Africa’s Quiet Capital Shift: What Nigeria’s First $1B PE Story Teaches Us

Introduction
In conversations about global private equity, Africa is rarely mentioned in the same breath as the U.S., Europe, or even Southeast Asia. Yet in the last two decades, a small number of African firms have begun to rewrite that narrative, not with fanfare, but with structured risk, long-term positioning, and deep conviction in underpriced markets.

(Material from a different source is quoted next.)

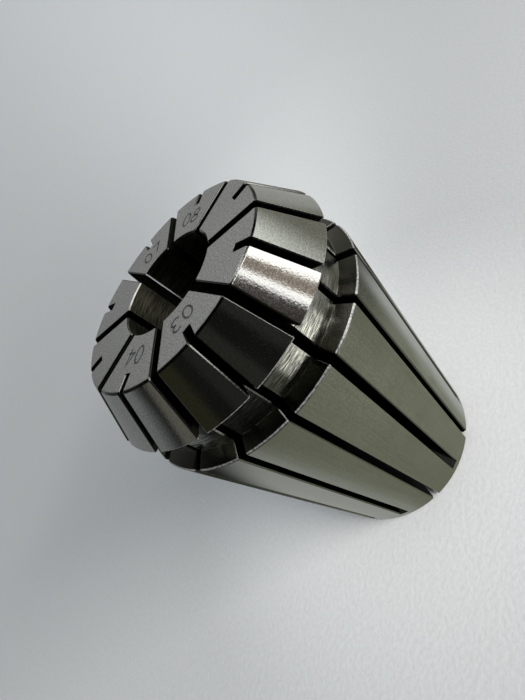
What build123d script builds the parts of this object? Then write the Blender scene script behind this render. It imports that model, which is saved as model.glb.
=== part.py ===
from build123d import *

import os
from math import acos, degrees, radians, sqrt, tan

# A spring collet for tool holders: one piece of hardened steel, turned, slit and ground.
# It stands on its small rear end, with its axis along +Z and its front face up. The long
# taper seats in the holder, the steep head cone seats in the clamping nut, and the nut's
# pull-out ring runs in the groove between them. Saw slots run in from both ends in turn
# and overlap along most of the length, so the jaws between them close evenly on a shank.
# Lengths are in millimetres and angles in degrees.

# Turned outline.
overall_length = 34.0
taper_diameter = 26.0  # of the long taper, at its front edge
taper_half_angle = 8.0
head_diameter = 26.0  # at the back of the head
head_length = 4.8  # from the front face to the back of the head
head_half_angle = 30.0
groove_diameter = 23.0
groove_floor_width = 3.3
shoulder_rake = 18.5  # lean of the groove's rear wall, from square to the axis

# Broken edges of the outline.
face_edge_break = 0.15
head_edge_break = 0.12
shoulder_edge_break = 0.12
rear_edge_chamfer = 0.3

# Bore for the shank.
bore_diameter = 10.0
front_mouth_chamfer = 0.15
rear_mouth_chamfer = 0.4

# Saw slots, one set from each end.
slots_per_end = 8
front_slot_width = 0.8
rear_slot_width = 0.65
saw_diameter = 50.0
saw_overrun = 1.0  # how far the saw reaches in past the bore's wall
front_slot_web = 1.0  # height at which the front slots run out through the long taper
rear_slot_exit_diameter = 17.2  # where the rear slots run out through the front face
slot_edge_break = 0.1
cutter_clearance = 1.0  # how far a cutting solid stands clear of the blank

# Sizes that follow from those above.
bore_radius = bore_diameter / 2
groove_radius = groove_diameter / 2
head_radius = head_diameter / 2
taper_radius = taper_diameter / 2
head_back = overall_length - head_length
groove_rear = head_back - groove_floor_width
taper_front = groove_rear - (taper_radius - groove_radius) * tan(radians(shoulder_rake))
face_radius = head_radius - head_length * tan(radians(head_half_angle))


def taper_radius_at(height):
    """Radius of the long taper at a height above the rear face."""
    return taper_radius - (taper_front - height) * tan(radians(taper_half_angle))


def turned_blank():
    """The solid as it leaves the lathe: the outline with its edges broken, about the axis."""
    edge_breaks = {
        (bore_radius, 0): rear_mouth_chamfer,
        (taper_radius_at(0), 0): rear_edge_chamfer,
        (taper_radius, taper_front): shoulder_edge_break,
        (groove_radius, groove_rear): 0,
        (groove_radius, head_back): 0,
        (head_radius, head_back): head_edge_break,
        (face_radius, overall_length): face_edge_break,
        (bore_radius, overall_length): front_mouth_chamfer,
    }
    section = make_face(Polyline(*edge_breaks, close=True))
    for corner, size in edge_breaks.items():
        if size > 0:
            section = chamfer(section.vertices().sort_by_distance(corner)[0], size)
    return revolve(Plane.XZ * section, axis=Axis.Z)


def saw_cut(width, exit_radius, exit_height, start_height):
    """The space that a disc saw sweeps as it moves along the axis, set off to one side of it.

    The saw starts at start_height and stops where its rim passes through the exit point.
    """
    saw_radius = saw_diameter / 2
    floor_radius = bore_radius - saw_overrun
    arbor_radius = floor_radius + saw_radius
    outer_radius = max(head_radius, taper_radius) + cutter_clearance
    travel = 1 if exit_height > start_height else -1
    rim_lead = sqrt(saw_radius**2 - (arbor_radius - exit_radius) ** 2)
    arbor_height = exit_height - travel * rim_lead
    rim_angle = degrees(acos((arbor_radius - outer_radius) / saw_radius))
    rim = CenterArc((arbor_radius, arbor_height), saw_radius, 180, -travel * rim_angle)
    sides = Polyline(rim @ 1, (outer_radius, start_height), (floor_radius, start_height), rim @ 0)
    swept = Plane.XZ * make_face([rim, sides])
    return extrude(swept, amount=width / 2, both=True)


def front_slots():
    """Slots sawn from the front face that stop just short of the rear end."""
    exit_radius = taper_radius_at(front_slot_web)
    start_height = overall_length + cutter_clearance
    slot = saw_cut(front_slot_width, exit_radius, front_slot_web, start_height)
    return PolarLocations(0, slots_per_end) * slot


def rear_slots():
    """Slots sawn from the rear end that run out through the front face, between the others."""
    exit_radius = rear_slot_exit_diameter / 2
    slot = saw_cut(rear_slot_width, exit_radius, overall_length, -cutter_clearance)
    half_pitch = 180 / slots_per_end
    return PolarLocations(0, slots_per_end, start_angle=half_pitch) * slot


def is_slot_wall(face):
    """Slot walls are the flat faces that stand along the axis."""
    return face.geom_type == GeomType.PLANE and abs(face.normal_at().Z) < 0.5


def is_slot_floor(face):
    """Slot floors are the round faces that the saw's rim leaves, which lie across the axis."""
    if face.geom_type != GeomType.CYLINDER:
        return False
    return abs(face.axis_of_rotation.direction.Z) < 0.5


def break_slot_edges(body):
    """Take the burr off every edge where a slot's wall meets the turned surface."""
    wall_edges = body.faces().filter_by(is_slot_wall).edges()
    floor_edges = body.faces().filter_by(is_slot_floor).edges()
    sharp_edges = ShapeList(edge for edge in wall_edges if edge not in floor_edges)
    return chamfer(sharp_edges, slot_edge_break)


def collet():
    """The whole piece."""
    slit_blank = turned_blank() - front_slots() - rear_slots()
    return break_slot_edges(slit_blank)


os.makedirs("parts", exist_ok=True)
export_step(collet(), "parts/collet.step")
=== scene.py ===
from math import radians
from types import SimpleNamespace

import bpy
import numpy as np
from mathutils import Matrix, Vector


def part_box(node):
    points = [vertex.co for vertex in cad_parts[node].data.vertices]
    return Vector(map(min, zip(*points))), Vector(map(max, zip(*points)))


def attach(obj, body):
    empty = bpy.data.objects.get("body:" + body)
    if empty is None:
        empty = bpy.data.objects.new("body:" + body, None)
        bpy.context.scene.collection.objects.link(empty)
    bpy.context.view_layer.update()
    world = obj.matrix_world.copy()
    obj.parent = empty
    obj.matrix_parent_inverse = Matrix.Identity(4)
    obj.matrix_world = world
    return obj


# A ground steel spring collet, standing on its small rear end on a pale floor.
# Lengths are in metres. The collet's axis is +Z and its rear face lies at height 0.

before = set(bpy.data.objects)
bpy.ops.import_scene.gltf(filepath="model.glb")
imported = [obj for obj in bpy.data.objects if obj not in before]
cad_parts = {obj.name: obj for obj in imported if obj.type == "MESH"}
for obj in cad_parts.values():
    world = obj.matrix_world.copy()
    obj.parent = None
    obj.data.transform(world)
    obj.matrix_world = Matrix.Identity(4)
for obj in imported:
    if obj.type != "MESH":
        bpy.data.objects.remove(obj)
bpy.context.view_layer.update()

# Turned form of the collet, as the frame has it. The head and the long taper are 26 mm across at
# their widest, and the masks for their turned edges start a little inside that.
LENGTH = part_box("collet")[1][2]
HEAD_LENGTH = 0.0048
HEAD_BACK = LENGTH - HEAD_LENGTH
HEAD_EDGE_START = 0.0126
GROOVE_RADIUS = 0.0115
SHOULDER_DEPTH = 0.0086
TAPER_FRONT = LENGTH - SHOULDER_DEPTH
TAPER_EDGE_START = 0.01287
BORE_RADIUS = 0.005

# Camera: close above the front face and rolled, so that the axis runs down to the right.
CAMERA_PLACE = Vector((-0.00724, -0.03931, 0.04882))
CAMERA_FORWARD = Vector((0.15059, 0.81923, -0.55334))
CAMERA_UP = Vector((0.86167, 0.16561, 0.47969))
CAMERA_LENS_MM = 26.02
SENSOR_MM = 36.0

# Floor: a flat disc that curves up into a wall. Its paint carries painted light: a painted pool of
# bounce light close round the collet, as if the steel threw light back, a painted beam of light that
# leads away from the collet to one side, and painted light that makes it paler towards the wall.
FLOOR_RADIUS = 0.14
FLOOR_RINGS = 12
BOWL_RINGS = 40
BOWL_RADIUS = 0.62
BOWL_HEIGHT = 0.70
BOWL_COLUMNS = 96
FLOOR_GREY = (0.58, 0.58, 0.58)
# Painted light: the floor's paint grows paler from the floor's edge up into the wall.
FLOOR_LEVEL_BEFORE_PAINTED_WALL_LIGHT = 0.97
PAINTED_WALL_LIGHT_START = 0.15
WALL_LEVEL_WITH_PAINTED_LIGHT = 1.20
PAINTED_WALL_LIGHT_FULL = 0.60
# Painted light: a pool of bounce light painted on the floor round the collet's foot.
PAINTED_BOUNCE_INNER_RADIUS = 0.010
PAINTED_BOUNCE_OUTER_RADIUS = 0.036
PAINTED_BOUNCE_PALENESS = 0.38
# Painted light: a narrow beam of light painted on the floor, leading away from the collet.
PAINTED_LIGHT_BEAM_DIRECTION = (0.574, 0.819)
PAINTED_LIGHT_BEAM_NARROWNESS = 14.0
PAINTED_LIGHT_BEAM_PALENESS = 0.42
PAINTED_LIGHT_BEAM_START = 0.005
PAINTED_LIGHT_BEAM_FULL = 0.0095

# Lights.
SKY_COLOUR = (0.885, 0.985, 1.05, 1.0)
SKY_STRENGTH = 0.535
WINDOW_PLACE = (0.155, -0.348, 0.177)
WINDOW_TARGET = (0.0, 0.0, 0.0)
WINDOW_WIDTH = 0.34
WINDOW_HEIGHT = 0.07
WINDOW_SPREAD = 110.0
WINDOW_WATTS = 0.99
WINDOW_COLOUR = (1.015, 1.0, 0.975)

# Studio that the steel mirrors, without its panels. The far floor and the pool add to the floor.
DOME_RADIUS = 1.0
DOME_CENTRE = (0.0, 0.0, 0.028)
SHELL_COLOUR = (0.011, 0.012, 0.010)
NEAR_FLOOR_COLOUR = (0.225, 0.240, 0.172)
FAR_FLOOR_ADDED = (0.17, 0.17, 0.21)
FLOOR_POOL_ADDED = (0.14, 0.14, 0.15)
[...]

One story stands out in particular.
When Dr. Okey Enelamah returned to Nigeria after stints at Goldman Sachs and Harvard Business School, he didn’t simply join the growing chorus of reform-minded professionals, he built a bridge between international capital and African opportunity. Through African Capital Alliance (ACA), Nigeria saw the launch of its first private equity fund of scale, one that went on to back transformational deals like MTN Nigeria, which would later yield one of the most successful exits in African PE history.
This was more than smart investing. It was an early thesis on Africa as a long-term play: complex, volatile, but rich in value for those with discipline, access, and patience.
As a company working daily across investment, development, and deal structuring in frontier and emerging markets, we’ve seen firsthand how the playbook ACA pioneered, build locally, partner globally, scale responsibly, still holds relevance today.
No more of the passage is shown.